> Collected data:
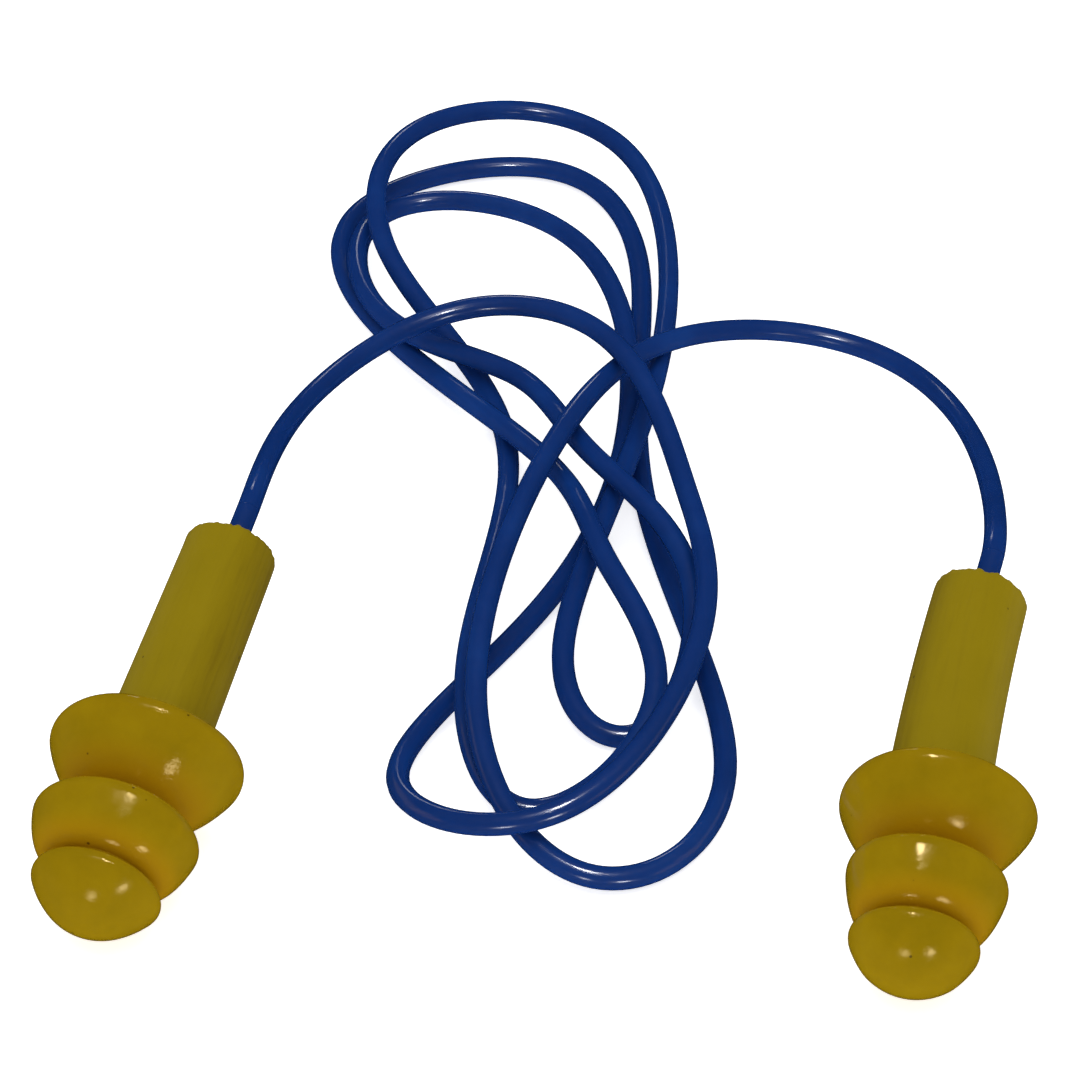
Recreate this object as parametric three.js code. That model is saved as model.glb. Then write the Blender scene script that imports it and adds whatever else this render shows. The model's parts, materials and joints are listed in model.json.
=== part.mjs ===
// Corded ear plugs: two moulded plugs, each with three flanges, joined by one length of round cord.
// Millimetres, +Z up. The plugs rest on their flange rims on the plane z = 0, and the cord lies between them.
import * as THREE from 'three';
import { NURBSCurve } from 'three/addons/curves/NURBSCurve.js';

// Flanges, from the tip: rim radius, distance of the rim from the tip or from the rim before it, depth of
// the hollow-side slope behind the rim, and how full the front slope is outwards and along the axis.
const tipFlange = { radius: 4.1, spacing: 3.0, backDepth: 0.75, fullOut: 0.65, fullAlong: 0.03 };
const middleFlange = { radius: 5.05, spacing: 4.4, backDepth: 1.05, fullOut: 0.75, fullAlong: 0.1 };
const rearFlange = { radius: 6.3, spacing: 5.1, backDepth: 1.9, fullOut: 0.62, fullAlong: 0.28 };
const flanges = [tipFlange, middleFlange, rearFlange];
const backFullOut = 0.65;
const backFullAlong = 0.49;

// Stem: its length from the rear rim to the mouth face, and its radii.
const stemLength = 15.95;
const stemBaseRadius = 3.1;
const stemEndRadius = 2.9;
const coreRadius = 2.95;
const stemEdgeRound = 0.35;

// Cord, its seat in the stem, and the adhesive at the mouth.
const cordDiameter = 1.45;
const boreDepth = 9;
const boreClearance = 0.1;
const bondRadius = 1.6;
const bondDepth = 0.5;
const bondDome = 0.25;
const bondClearance = 0.1;
const faceGap = 0.3;
const cordEndOutside = 0.35;
const leadLength = 2;

// How the two plugs lie: where their mouths are, which way they point and how far the stem has bent.
const leftLie = { mouthX: -18.96, mouthY: 15.33, heading: 16, stemBend: 0 };
const rightLie = { mouthX: 27.1, mouthY: 10.92, heading: 11, stemBend: 5.6 };

// The cord's route between its two flexing leads, as the control points of one smooth curve.
const cordRoute = [
  [-17.5, 36.5, 4], [-6.5, 47, 5.9], [4, 43, 7.6], [8, 34.5, 6.4], [9.5, 27, 5], [12, 12.5, 6.3],
  [2.5, -6.5, 4.2], [-13, 1.5, 1.4], [-1.5, 16.5, 0.4], [7, 31.5, 1.9], [6.5, 60.5, 3.5],
  [-14.5, 67, 1.2], [-12.5, 45.5, 3.3], [0, 43.5, 2.5], [2, 31.5, 4.7], [12, 20.5, 5], [7.5, 4.5, -0.4],
  [-2, 11.5, 2.1], [10, 39.5, 4], [9.5, 76.5, 1.5], [-11.5, 73, 4.4], [-13, 54, 3.7], [1.5, 40.5, -0.8],
  [-6.5, 11, 4.1], [-2, -3, -0.6], [10.5, 9, 3.1], [3, 21, 5.2], [3, 31, 3.3], [-13, 50, 0.5],
  [-16.5, 65.5, 1], [3, 73, 0.7], [9, 57.5, 0.9], [4.5, 31.5, 0.7], [15.5, 2, 1.1], [2.5, -9, 0.4],
  [-6.5, 6, 3.9], [0.5, 31.5, 6.7], [8.5, 46, 4.6], [23.5, 47.5, 2], [30, 35.5, 3.1],
];
const routeLeadIn = 2.4;
const cordSteps = 80;
const cordSides = 8;

const aroundPlug = 40;
const aroundCord = 16;
const cordRadius = cordDiameter / 2;

// Distances along a plug's axis, from its tip.
const rims = [];
for (const flange of flanges) {
  rims.push((rims.at(-1) ?? 0) + flange.spacing);
}
const rearRim = rims[2];
const mouth = rearRim + stemLength;
const leadStart = mouth + cordEndOutside + faceGap;
const leadTip = leadStart + leadLength;
const cordStart = leadTip + faceGap;

// A plug lies on its tip and rear rims, so its axis rises towards the mouth.
const restAngle = Math.atan2(rearFlange.radius - tipFlange.radius, rearRim - rims[0]);
const restHeight = rearFlange.radius * Math.cos(restAngle) - rearRim * Math.sin(restAngle);

const plugRubber = new THREE.MeshStandardMaterial({ color: 0x8c740c, roughness: 0.4, metalness: 0 });
const cordVinyl = new THREE.MeshStandardMaterial({ color: 0x0f2c66, roughness: 0.3, metalness: 0 });
const bondGlue = new THREE.MeshStandardMaterial({ color: 0xb98a5a, roughness: 0.35, metalness: 0 });

// Turns a profile of [radius, distance along the axis] round the axis, which becomes local +Z.
function turned(profile, segments) {
  const points = profile.map(([radius, along]) => new THREE.Vector2(radius, along));
  return new THREE.LatheGeometry(points, segments).rotateX(Math.PI / 2);
}

function slope(from, control, to, divisions) {
  const [a, b, c] = [from, control, to].map(([x, y]) => new THREE.Vector2(x, y));
  return new THREE.QuadraticBezierCurve(a, b, c).getPoints(divisions).map((p) => [p.x, p.y]);
}

// The plug's outside from the tip to the mouth face, then down the bond's recess and the cord's bore.
function plugProfile() {
  const profile = [];
  let foot = [0, 0];
  flanges.forEach((flange, i) => {
    const rim = [flange.radius, rims[i]];
    const root = i < flanges.length - 1 ? coreRadius : stemBaseRadius;
    const next = [root, rims[i] + flange.backDepth];
    const front = [
      foot[0] + flange.fullOut * (rim[0] - foot[0]),
      foot[1] + flange.fullAlong * (rim[1] - foot[1]),
    ];
    const back = [
      next[0] + backFullOut * (rim[0] - next[0]),
      rim[1] + backFullAlong * flange.backDepth,
    ];
    profile.push(...slope(foot, front, rim, 8).slice(i ? 1 : 0));
    profile.push(...slope(rim, back, next, 4).slice(1));
    foot = next;
  });
  const stemSteps = 6;
  const shoulder = mouth - stemEdgeRound;
  for (let i = 1; i <= stemSteps; i += 1) {
    const share = i / stemSteps;
    profile.push([
      THREE.MathUtils.lerp(stemBaseRadius, stemEndRadius, share),
      THREE.MathUtils.lerp(foot[1], shoulder, share),
    ]);
  }
  profile.push(...slope([stemEndRadius, shoulder], [stemEndRadius, mouth],
    [stemEndRadius - stemEdgeRound, mouth], 3).slice(1));
  const recess = bondRadius + bondClearance;
  const bore = cordRadius + boreClearance;
  profile.push([recess, mouth], [recess, mouth - bondDepth - bondClearance]);
  const boreSteps = 4;
  for (let i = 0; i <= boreSteps; i += 1) {
    const top = mouth - bondDepth - bondClearance;
    profile.push([bore, THREE.MathUtils.lerp(top, mouth - boreDepth, i / boreSteps)]);
  }
  profile.push([0, mouth - boreDepth]);
  return profile;
}

// A small bead of adhesive round the cord, filling the recess and standing a little proud of the face.
function bondProfile() {
  const inner = cordRadius + bondClearance;
  const bottom = mouth - bondDepth;
  const bead = slope([bondRadius, mouth], [bondRadius, mouth + bondDome], [inner, mouth + bondDome], 4);
  return [[inner, bottom], [bondRadius, bottom], ...bead, [inner, bottom]];
}

function cordEndProfile() {
  const bottom = mouth - boreDepth + faceGap;
  const top = mouth + cordEndOutside;
  const profile = [[0, bottom]];
  const steps = 6;
  for (let i = 0; i <= steps; i += 1) {
    profile.push([cordRadius, THREE.MathUtils.lerp(bottom, top, i / steps)]);
  }
  profile.push([0, top]);
  return profile;
}

// The first stretch of cord outside the plug. Its far end is round, so that it can swing beside the cord.
function leadProfile() {
  const profile = [[0, leadStart], [cordRadius, leadStart]];
  const roundSteps = 5;
  for (let i = 0; i <= roundSteps; i += 1) {
    const angle = (i / roundSteps) * Math.PI / 2;
    const radius = i < roundSteps ? cordRadius * Math.cos(angle) : 0;
    profile.push([radius, leadTip - cordRadius + cordRadius * Math.sin(angle)]);
  }
  return profile;
}

// Where a point of the straight plug goes when its stem bends sideways, towards local +X.
function bent(point, stemBend) {
  const total = THREE.MathUtils.degToRad(stemBend);
  const along = Math.min(Math.max(point.z - rearRim, 0), stemLength);
  if (total === 0 || along === 0) return point;
  const radius = stemLength / total;
  const angle = along / radius;
  const beyond = point.z - rearRim - along;
  const x = radius * (1 - Math.cos(angle)) + point.x * Math.cos(angle) + beyond * Math.sin(angle);
  const z = rearRim + radius * Math.sin(angle) - point.x * Math.sin(angle) + beyond * Math.cos(angle);
  return new THREE.Vector3(x, point.y, z);
}

function bentGeometry(geometry, stemBend) {
  const position = geometry.getAttribute('position');
  for (let i = 0; i < position.count; i += 1) {
    const moved = bent(new THREE.Vector3().fromBufferAttribute(position, i), stemBend);
    position.setXYZ(i, moved.x, moved.y, moved.z);
  }
  geometry.computeVertexNormals();
  return geometry;
}

const assembly = new THREE.Group();

// One plug with its bond and the cord's end and lead, laid on its rims with its mouth where `lie` says.
function addPlug(side, lie) {
  const plug = new THREE.Group();
  const pieces = [
    ['plug', plugProfile(), aroundPlug, plugRubber],
    ['bond', bondProfile(), aroundPlug, bondGlue],
    ['cord_end', cordEndProfile(), aroundCord, cordVinyl],
    ['cord_lead', leadProfile(), aroundCord, cordVinyl],
  ];
  for (const [name, profile, segments, material] of pieces) {
    const mesh = new THREE.Mesh(bentGeometry(turned(profile, segments), lie.stemBend), material);
    mesh.name = `${side}_${name}`;
    plug.add(mesh);
  }
  plug.rotation.set(restAngle - Math.PI / 2, 0, -THREE.MathUtils.degToRad(lie.heading), 'ZYX');
  plug.updateMatrix();
  const mouthPlace = bent(new THREE.Vector3(0, 0, mouth), lie.stemBend).applyMatrix4(plug.matrix);
  plug.position.set(lie.mouthX - mouthPlace.x, lie.mouthY - mouthPlace.y, restHeight);
  plug.updateMatrix();
  assembly.add(plug);
  const place = (along) => bent(new THREE.Vector3(0, 0, along), lie.stemBend).applyMatrix4(plug.matrix);
  return [place(cordStart), place(cordStart + routeLeadIn)];
}

const leftExit = addPlug('left', leftLie);
const rightExit = addPlug('right', rightLie);

// The free cord: a clamped cubic curve, stepped evenly along its parameter so that bends get more steps.
function addCord() {
  const points = [
    ...leftExit,
    ...cordRoute.map((p) => new THREE.Vector3(...p)),
    ...rightExit.toReversed(),
  ].map((p) => new THREE.Vector4(p.x, p.y, p.z, 1));
  const degree = 3;
  const spans = points.length - degree;
  const knots = Array(degree).fill(0);
  for (let i = 0; i <= spans; i += 1) {
    knots.push(i / spans);
  }
  knots.push(...Array(degree).fill(1));
  const path = new NURBSCurve(degree, knots, points);
  path.getPointAt = (t) => path.getPoint(t);
  path.getTangentAt = (t) => path.getTangent(t);
  const section = new THREE.Shape();
  for (let i = 0; i < cordSides; i += 1) {
    const angle = (2 * Math.PI * i) / cordSides;
    const corner = [cordRadius * Math.cos(angle), cordRadius * Math.sin(angle)];
    if (i) section.lineTo(...corner);
    else section.moveTo(...corner);
  }
  const geometry = new THREE.ExtrudeGeometry(section, { steps: cordSteps, extrudePath: path });
  const cord = new THREE.Mesh(geometry, cordVinyl);
  cord.name = 'cord';
  assembly.add(cord);
}

addCord();

export default assembly;
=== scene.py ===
# Corded ear plugs: two moulded plugs with three flanges each, joined by one glossy vinyl cord.
import json
import math

import bmesh
import bpy
from mathutils import Matrix, Vector, noise


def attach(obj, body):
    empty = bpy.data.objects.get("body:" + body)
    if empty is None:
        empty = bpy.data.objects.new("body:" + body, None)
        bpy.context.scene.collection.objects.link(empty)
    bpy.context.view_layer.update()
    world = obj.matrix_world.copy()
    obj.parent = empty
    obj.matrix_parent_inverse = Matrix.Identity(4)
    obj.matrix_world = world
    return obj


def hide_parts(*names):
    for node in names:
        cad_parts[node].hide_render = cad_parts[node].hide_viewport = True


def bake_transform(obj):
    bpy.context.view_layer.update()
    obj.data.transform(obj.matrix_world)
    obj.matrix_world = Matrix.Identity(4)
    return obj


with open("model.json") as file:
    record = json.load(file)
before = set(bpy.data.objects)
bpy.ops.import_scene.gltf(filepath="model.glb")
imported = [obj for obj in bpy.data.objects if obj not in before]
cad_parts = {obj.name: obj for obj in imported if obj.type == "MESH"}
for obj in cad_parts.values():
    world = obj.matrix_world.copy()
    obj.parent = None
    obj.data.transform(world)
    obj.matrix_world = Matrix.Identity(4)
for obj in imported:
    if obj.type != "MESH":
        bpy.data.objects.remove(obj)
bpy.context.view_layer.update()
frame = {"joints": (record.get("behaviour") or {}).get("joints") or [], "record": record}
joints = {joint["name"]: joint for joint in frame["joints"]}
mounts = {mount["name"]: mount for mount in frame["record"]["mounts"]}
mm = 0.001
sides = ("left", "right")


def linear(hexColour):
    # sRGB hex to linear RGBA
    channels = []
    for i in (1, 3, 5):
        value = int(hexColour[i:i + 2], 16) / 255
        channels.append(value / 12.92 if value <= 0.04045 else ((value + 0.055) / 1.055) ** 2.4)
    return (*channels, 1.0)


def mix(a, b, share):
    return a + (b - a) * share


def smoothStep(value, low, high):
    share = min(max((value - low) / (high - low), 0.0), 1.0)
    return share * share * (3 - 2 * share)


def addNode(tree, kind, links=None, **settings):
    # one node, with its properties and its sockets set by name or number
    node = tree.nodes.new(kind)
    sockets = settings.pop("sockets", {})
    for name, value in settings.items():
        setattr(node, name, value)
    for name, value in sockets.items():
        node.inputs[name].default_value = value
    for name, source in (links or {}).items():
        tree.links.new(source, node.inputs[name])
    return node


def newMaterial(name):
    material = bpy.data.materials.new(name)
    material.use_nodes = True
    material.node_tree.nodes.clear()
    return material, material.node_tree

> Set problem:
Quote word for word the lines from the line holding "get more steps." through the line holding "obj.data.transform(obj.matrix_world)"; include both of those lines and add nothing.

> Result of this task:
// The free cord: a clamped cubic curve, stepped evenly along its parameter so that bends get more steps.
function addCord() {
  const points = [
    ...leftExit,
    ...cordRoute.map((p) => new THREE.Vector3(...p)),
    ...rightExit.toReversed(),
  ].map((p) => new THREE.Vector4(p.x, p.y, p.z, 1));
  const degree = 3;
  const spans = points.length - degree;
  const knots = Array(degree).fill(0);
  for (let i = 0; i <= spans; i += 1) {
    knots.push(i / spans);
  }
  knots.push(...Array(degree).fill(1));
  const path = new NURBSCurve(degree, knots, points);
  path.getPointAt = (t) => path.getPoint(t);
  path.getTangentAt = (t) => path.getTangent(t);
  const section = new THREE.Shape();
  for (let i = 0; i < cordSides; i += 1) {
    const angle = (2 * Math.PI * i) / cordSides;
    const corner = [cordRadius * Math.cos(angle), cordRadius * Math.sin(angle)];
    if (i) section.lineTo(...corner);
    else section.moveTo(...corner);
  }
  const geometry = new THREE.ExtrudeGeometry(section, { steps: cordSteps, extrudePath: path });
  const cord = new THREE.Mesh(geometry, cordVinyl);
  cord.name = 'cord';
  assembly.add(cord);
}

addCord();

export default assembly;
=== scene.py ===
# Corded ear plugs: two moulded plugs with three flanges each, joined by one glossy vinyl cord.
import json
import math

import bmesh
import bpy
from mathutils import Matrix, Vector, noise


def attach(obj, body):
    empty = bpy.data.objects.get("body:" + body)
    if empty is None:
        empty = bpy.data.objects.new("body:" + body, None)
        bpy.context.scene.collection.objects.link(empty)
    bpy.context.view_layer.update()
    world = obj.matrix_world.copy()
    obj.parent = empty
    obj.matrix_parent_inverse = Matrix.Identity(4)
    obj.matrix_world = world
    return obj


def hide_parts(*names):
    for node in names:
        cad_parts[node].hide_render = cad_parts[node].hide_viewport = True


def bake_transform(obj):
    bpy.context.view_layer.update()
    obj.data.transform(obj.matrix_world)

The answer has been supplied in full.